A "feliz cumplicidade" - como diz o secretário Jorge Cunha Lima, da Cultura, desenvolvida entre o Estado e a iniciativa privada - representada pela Souza Cruz, que desde o ano passado incluiu o evento dentro do Projeto Carlton - permitiu sua concretização com maior folga financeira (dos quase Cz$ 12 milhões de custo, a Souza Cruz contribuiu com cerca de Cz$ 4,5 milhões), numa demonstração de que antes mesmo da Lei Sarnei entrar em vigor, a iniciativa privada já vem participando de bons projetos. Marcos Molina, gerente de comunicações da Souza Cruz, garante que apesar dos cortes havidos na área da publicidade das empresas de cigarros, a verba de promoções não foi (até agora, ao menos) atingida. O que garante que, não havendo nenhum problema maior, o patrocínio continuará em 1987.
O Bom Modelo
Inspirado no Festival de Tanglewood, um pitoresco recanto na cidade de Lenox, Massachusetts, EUA, onde foi assistente do maestro Sergei Koussewizki nos anos 50 (o outro assistente era Leonard Bernstein), Eleazar de Carvalho, joje aos 74 anos, mas forte e rijo, trouxe para Campos do Jordão a válida experiêcia daquele evento. O resultado é que ao longo de 16 edições - das quais esteve afastado apenas durante o governo Salim Malluf (quando o Festival foi dirigido pelo mestre-de-banda José Coelho de Almeida) - Campos do Jordão consolidou-se como o grande festival de música do Brasil. Para uma cidade turística, com 50 hotéis que especialmente nos fins de semana e época de férias permanecem lotados, o Festival de Inverno trouxe ainda uma maior movimentação. O auditório principal que sedia os concertos e administração do Festival - localizado num paradisíaco parque, entre esculturas monumentais de Felicia Lerner, à sombra de verdes pinheiros - fica normalmente lotado de um público interessado, incluindo milhares de pessoas que sobem a Serra exclusivamente para ali aplaudir grandes virtuoses,orquestras, duos, quartetos de cordas, que fazem apresentações praticamente todas as noites - mas naturalmente com maior ênfase nos fins de semana, quando até 7 concertos chegam a ser realizados, incluindo os que acontecem na Praça do Capivari, aos domingos pela manhã e, a partir deste ano, no antigo Cine Abernéssia, restaurado pela Souza Cruz para se tornar um novo espaço cultural da cidade. Funcionará todo o ano, com uma programação desenvolvida pela Diretoria de Turismo e Esportes da Prefeitura. Encerrado o Festival, na semana passada, ali estreou a peça "Viva a Nova República" e várias outras atrações já estão previstas.

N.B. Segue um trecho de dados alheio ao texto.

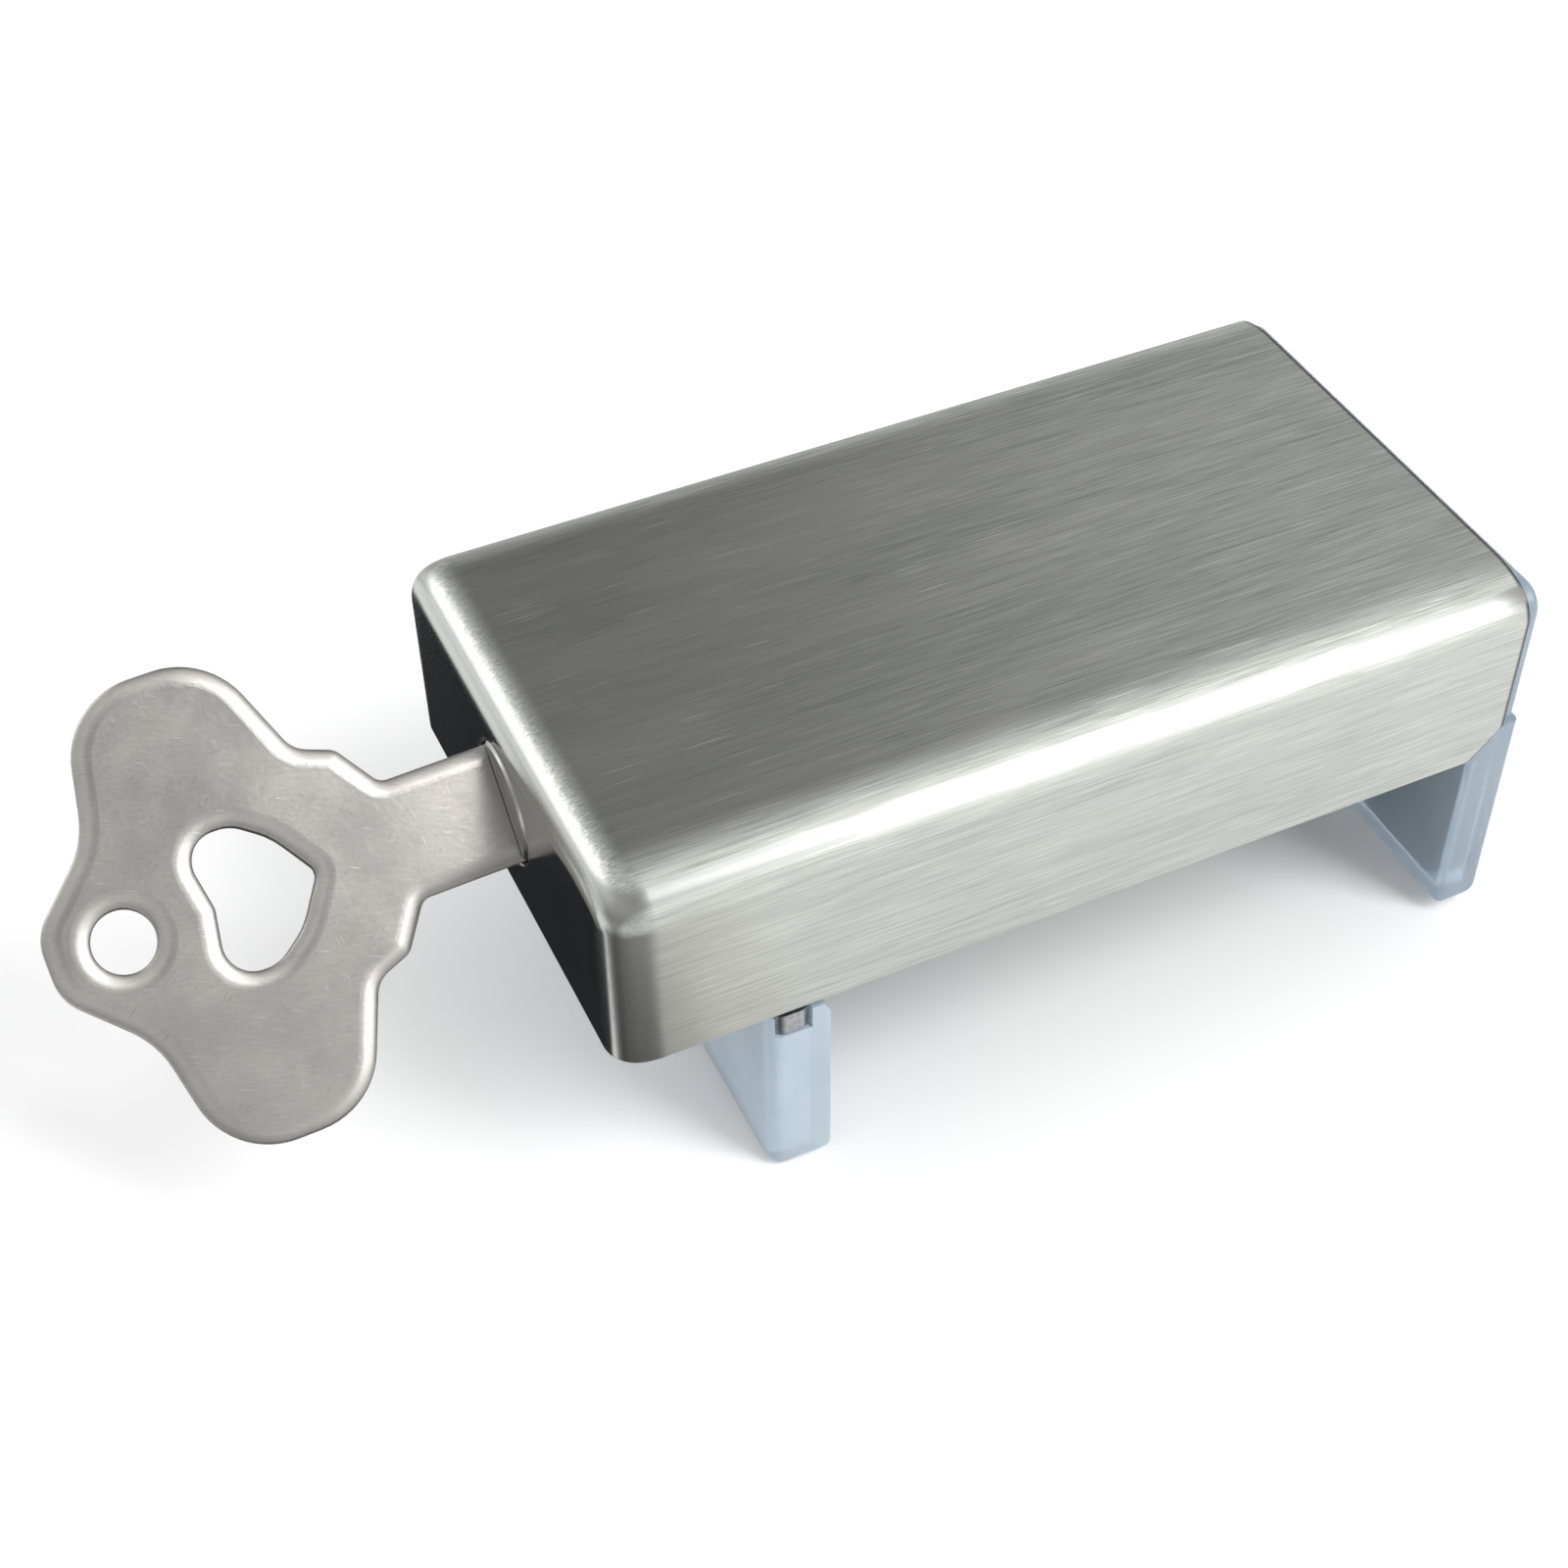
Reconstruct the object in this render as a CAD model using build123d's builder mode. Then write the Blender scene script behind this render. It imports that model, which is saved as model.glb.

Para 1987, há o plano de agregar à música, outras artes - como teatro, dança e cinema, fazendo a movimentação cultural crescer ainda mais. A Secretaria da Cultura, após ter construído confortáveis apartamentos para alojar os bolsistas do Festival, preocupa-se agora em criar espaços apropriados para as aulas, já que a tendência é fazer com que as aulas para teclados, metais, cordas e percussão adquiram cada vez mais um nível de pós graduação, ou seja, reunindo os jovens instrumentistas de maior talento - os quais já se encontram em nível de pré-profissionalização. Entre os professores convocados para este ano, alguns virtuoses curitibanos, como os violinistas Maria Esther Brandão e seu marido, Koiti Watanabe, ambos formados pela nossa Escola de Música e Belas Artes.